Bacteria, as well as other organisms, must reproduce and spread in order to survive. While a great deal of research has focused on the evolution of reproduction. But much less has been devoted to the evolution of spread.
“Spreading of species is of immense practical interest because it underlies the spread of diseases, invasive species, and pests as well as the invasion of host tissue by pathogens and cancer cells,” note researchers Kirill Korolev, Boston University, and Minsu Kim, Emory University.
“Previous studies have shown that organisms do not grow and disperse simultaneously; instead, they alternate between two life stages that exclusively focus on either growth or dispersal,” the researchers observe. “Why dispersal and growth are temporally separated and how this separation is regulated has not been systematically explored.”
Korolev and Kim recently began a collaboration to better understand how reproduction (growth) and spreading (dispersal) are integrated to promote an organism’s survival. They are focusing on the bacterium Proteus mirabilis, which, under certain circumstances, strongly regulates its dispersal and growth properties, leading to a pattern of periodic rings. “Our central hypothesis is that this division in labor, i.e., growth and migration, is crucial for maximizing fitness,” the researchers theorize.

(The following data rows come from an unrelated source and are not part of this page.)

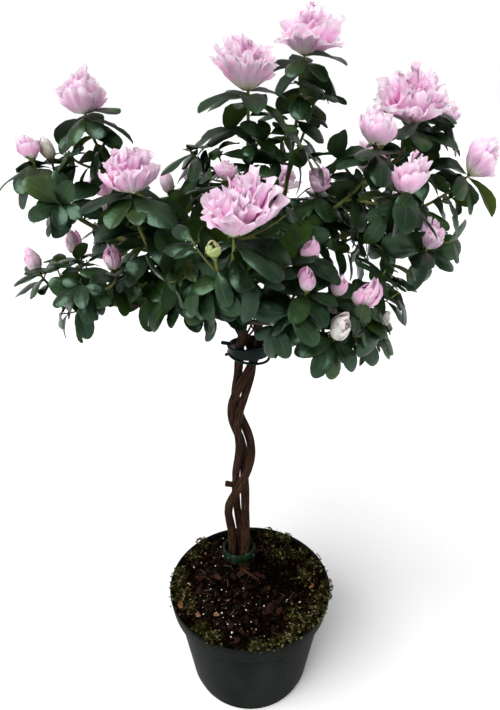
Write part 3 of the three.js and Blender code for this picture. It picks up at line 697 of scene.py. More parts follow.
TIE_HEIGHT, TIE_BAND, TIE_THICK, TIE_CLEAR = 346, 8, 1.8, 0.6
TIE_TABS = [(178, 3.5, 8, 3, 2.4, -0.15), (182, -4, 5, 2.4, 2, 0.3), (350, -1, 10, 3, 4.2, 0.5)]
TIE_STRANDS = [(350, 2.0), (341, -2.6)]  # height and lean of the loose strands wound round the band
STRAND_RADIUS, STRAND_OUT = 1.1, 1.6
CLIP_HEIGHT, CLIP_BAND, CLIP_THICK, CLIP_CLEAR = 121, 10, 1.6, 0.7
CLIP_TABS = [(235, 0, 5, 2.4, 7, 0.3), (330, -1, 5, 2.4, 6, 0.2)]


def oval_round_stems(height, band, clear):
    """The middle and half widths of the smallest oval that clears all stems over a band's height."""
    skin = []
    for stem in STEMS:
        for part in (-0.6, -0.3, 0, 0.3, 0.6):
            middle = stem_point(stem, height + part * band)
            skin += [Vector((middle.x, middle.y)) + (stem[1] + clear) * Vector((math.cos(a), math.sin(a)))
                     for a in np.linspace(0, 2 * math.pi, 12, endpoint=False)]
    low = Vector((min(at.x for at in skin), min(at.y for at in skin)))
    high = Vector((max(at.x for at in skin), max(at.y for at in skin)))
    middle, half = (low + high) / 2, (high - low) / 2
    swell = max(math.hypot((at.x - middle.x) / half.x, (at.y - middle.y) / half.y) for at in skin)
    return middle, half * swell


def ring_round_stems(height, band, thick, clear, segments=72):
    """A rounded band bent into an oval that clears the stems, with the oval's middle and half widths."""
    middle, half = oval_round_stems(height, band, clear)
    edge = thick * 0.35
    section = [
        (0, -band / 2), *arc((thick - edge, edge - band / 2), edge, -90, 0, 3),
        *arc((thick - edge, band / 2 - edge), edge, 0, 90, 3), (0, band / 2)]
    bm = turned([(half.x + out, up) for out, up in section], segments)
    for corner in bm.verts:
        corner.co.y *= half.y / half.x
    bmesh.ops.translate(bm, verts=bm.verts, vec=(middle.x, middle.y, height))
    return bm, middle, half


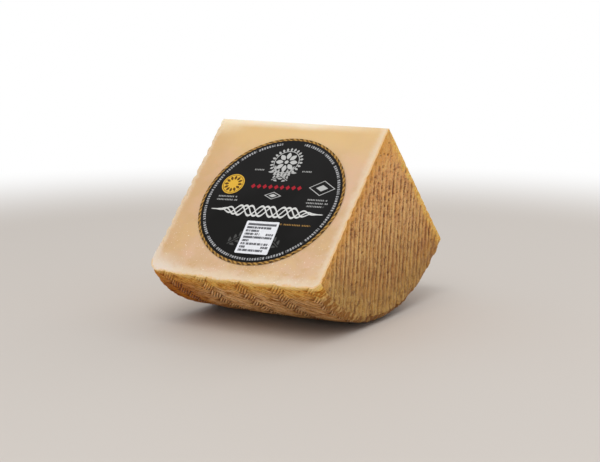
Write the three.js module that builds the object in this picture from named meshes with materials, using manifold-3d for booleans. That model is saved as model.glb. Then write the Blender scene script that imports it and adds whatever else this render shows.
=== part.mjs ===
// A quarter of an aged sheep's-milk cheese wheel, resting on its curved side with the sharp edge up.
//
// Millimetres, +Z up. X runs along the wheel's axis, so the two flat faces of the wheel look
// to -X and +X. The two cut faces look up to the front (-Y) and up to the back (+Y). The origin
// is the middle of the small flat on which the quarter rests.

import * as THREE from 'three';
import { mergeVertices } from 'three/addons/utils/BufferGeometryUtils.js';
import Module from 'manifold-3d';

// The wheel and the quarter cut from it.
const AXIS_HEIGHT = 101.1;
const REST_FLAT_DEPTH = 0.4;
const WHEEL_RADIUS = AXIS_HEIGHT + REST_FLAT_DEPTH;
const BARREL_ROUNDNESS = 0.0005;
const FULLEST_X = -4.8;
const QUARTER = Math.PI / 2;

// The flat faces, by their distance from the middle at the wheel's axis and at its rim.
const LEFT_AT_AXIS = 49.8;
const LEFT_AT_RIM = 51.0;
const RIGHT_AT_AXIS = 51.2;
const RIGHT_AT_RIM = 49.6;

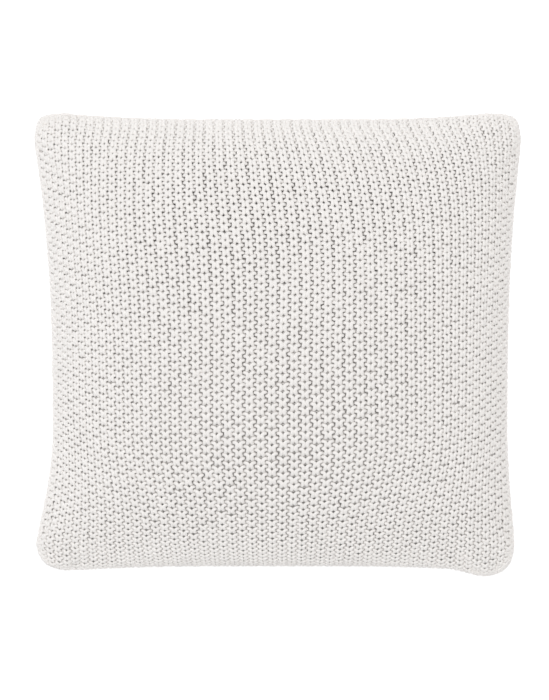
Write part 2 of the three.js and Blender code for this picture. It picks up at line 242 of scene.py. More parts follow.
def ring_faces(count, rings, sides):
    """The quads between the neighbouring rings of tubes whose points stand ring by ring."""
    ring = (np.arange(count)[:, None, None] * rings + np.arange(rings - 1)[None, :, None]) * sides
    here = np.arange(sides)
    after = (here + 1) % sides
    return np.stack([ring + here, ring + after, ring + sides + after, ring + sides + here], axis=-1)


def tubes(paths, radii, sides, flat=None):
    """Points, faces and corner coordinates of tubes, one for each row of paths (count, rings, 3).
    flat holds the directions that each ring is pressed along, if it isn't round.
    The corner coordinates are millimetres along the tube and turns round it."""
    count, rings, _ = paths.shape
    ahead = np.empty_like(paths)
    ahead[:, 1:-1] = paths[:, 2:] - paths[:, :-2]
    ahead[:, 0] = paths[:, 1] - paths[:, 0]
    ahead[:, -1] = paths[:, -1] - paths[:, -2]
    ahead = unit(ahead)
    across = np.empty_like(paths)
    start = np.cross(ahead[:, 0], np.array(SPOKE_WAY))
    for i in range(rings):
        last = start if i == 0 else across[:, i - 1]
        across[:, i] = unit(last - ahead[:, i] * np.sum(last * ahead[:, i], axis=-1, keepdims=True))
    other = np.cross(ahead, across)
    turn = np.arange(sides) * (2 * math.pi / sides)
    spoke = across[:, :, None] * np.cos(turn)[:, None] + other[:, :, None] * np.sin(turn)[:, None]
    if flat is not None:
        press = np.sum(spoke * flat[:, :, None], axis=-1, keepdims=True) * flat[:, :, None]
        spoke = spoke * YARN_WIDE - press * (YARN_WIDE - YARN_HIGH)
    points = paths[:, :, None] + spoke * radii[:, :, None, None]

    here = np.arange(sides)
    faces = ring_faces(count, rings, sides)
    step = np.linalg.norm(np.diff(paths, axis=1), axis=-1)
    along = np.concatenate([np.zeros((count, 1)), np.cumsum(step, axis=1)], axis=1)
    uv = np.empty((count, rings - 1, sides, 4, 2))
    uv[..., [0, 1], 0] = along[:, :-1, None, None]
    uv[..., [2, 3], 0] = along[:, 1:, None, None]
    uv[..., [0, 3], 1] = (here / sides)[:, None]
    uv[..., [1, 2], 1] = ((here + 1) / sides)[:, None]
    return points.reshape(-1, 3), faces.reshape(-1, 4), uv.reshape(-1, 2)


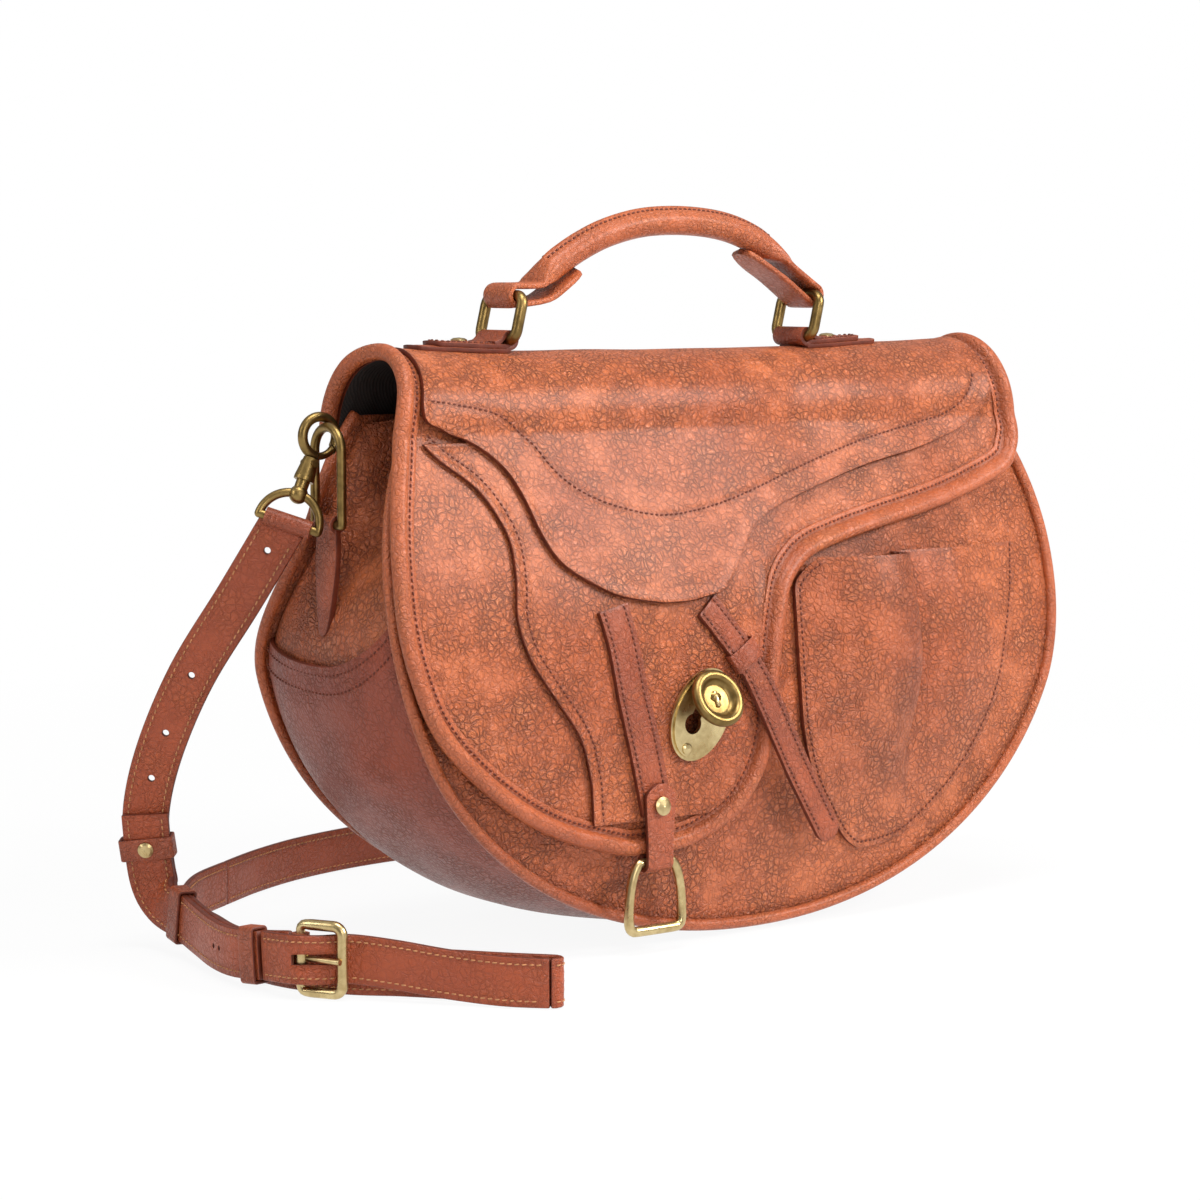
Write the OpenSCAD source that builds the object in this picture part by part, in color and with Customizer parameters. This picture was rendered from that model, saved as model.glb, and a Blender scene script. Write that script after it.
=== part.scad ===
// Saddle handbag: a round fronted shoulder bag with a saddle shaped flap, a turn lock,
// a hanging stirrup, a rolled carrying handle and a clip on shoulder strap.
// X runs along the bag, the front faces -Y, Z is up, and the bag stands on z = 0.

/* [Body] */
// one millimetre, the unit that small fixed amounts are counted in
unit = 1; // [0.9:0.05:1.1]
// half the width of the bag over its piping; the outline shares below count in it
ref_w = 170.5; // [150:0.5:190]
// height of the widest place above the floor
wide_z = 135; // [125:1:145]
// height of the panels' lowest seam point above the floor
seam_low = 6; // [5:0.5:7]
// height of the bag's mouth
mouth_z = 205; // [195:1:212]
// half the depth of the body at its seams
seam_half_depth = 51; // [44:0.5:58]
// depth of the front at the mouth
mouth_half_depth = 24; // [20:0.5:28]
// height where the sides start to lean in
taper_z = 90; // [80:1:100]
// height where the back starts to lean in
back_taper_z = 104; // [98:1:110]
// height where the back stands upright again
back_flat_z = 172; // [165:1:180]
// depth of the back at the mouth
back_mouth = 15; // [13:0.5:18]
// how far the filled front and back stand out in the middle
bulge = 8; // [4:0.5:11]
// thickness of the body leather
leather = 1.6; // [1.2:0.1:2]
// thickness of the dark lining
lining = 0.8; // [0.6:0.1:1]
// how far the gusset stands out between the seams
gusset_bulge = 6.5; // [6:0.25:8]
// radius of the piping cord in the seams
piping_r = 2.3; // [1.8:0.1:2.5]
// how deep the upper side is folded in at the mouth
fold_depth = 42; // [30:1:48]
// height where the lower side piece ends in the middle of the side
gusset_top = 114; // [108:1:120]
// how much higher that edge is at the seams
gusset_rise = 21; // [12:1:26]

/* [Flap] */
// thickness of the flap
flap_t = 2; // [1.6:0.1:2.4]
// gap between the body and the flap in the middle
flap_gap = 1; // [0.8:0.1:1.4]
// extra gap at the rim, where the flap lies on the piping
rim_lift = 2.6; // [2.4:0.1:3]
// height where the front of the flap turns into the top
shoulder_z = 200; // [190:1:207]
// rise of the flap's top above its shoulder
arch_rise = 28; // [26:0.5:31]
// gap between the mouth and the flap's back
hinge_gap = 2.6; // [2.5:0.1:3]
// radius of the rolled binding round the flap
binding_r = 3.2; // [2.6:0.1:3.4]
// height of the rolled binding's middle above the flap's inner face
binding_out = 2.75; // [2.6:0.05:3]
// thickness of the sewn on middle panel
skirt_t = 1.4; // [1:0.1:1.6]
// thickness of the saddle shaped top layer
seat_t = 1.6; // [1.2:0.1:2]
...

By combining analytical theory with quantitative experiments, they hope to extend the concept of fitness to realistic environments and understand the general principles behind the division of labor in spreading populations. Specifically they aim to:
Clearly describe the growth and dispersal stages in P. mirabilis; develop a theory for the evolution of the bacterium’s growth-dispersal strategy; and then test the theory using experimental evolution that selects for different properties, such as fast growth vs. fast colonization.
“The general theory that we develop will have implications for processes outside the Petri dish,” the researchers predict. “For example, one day we may be able to quantitatively reason about the best combination of drugs that inhibit growth or migration of cancer cells to prevent metastasis.”
The scientists formed their collaboration at the most recent Scialog: Molecules Come to Life meeting organized by the private foundation Research Corporation for Science Advancement (RCSA).
The $112,500 in funding for Korolev and Kim’s collaboration is provided by the Gordon and Betty Moore Foundation, which is cosponsoring Scialog: Molecules Come to Life.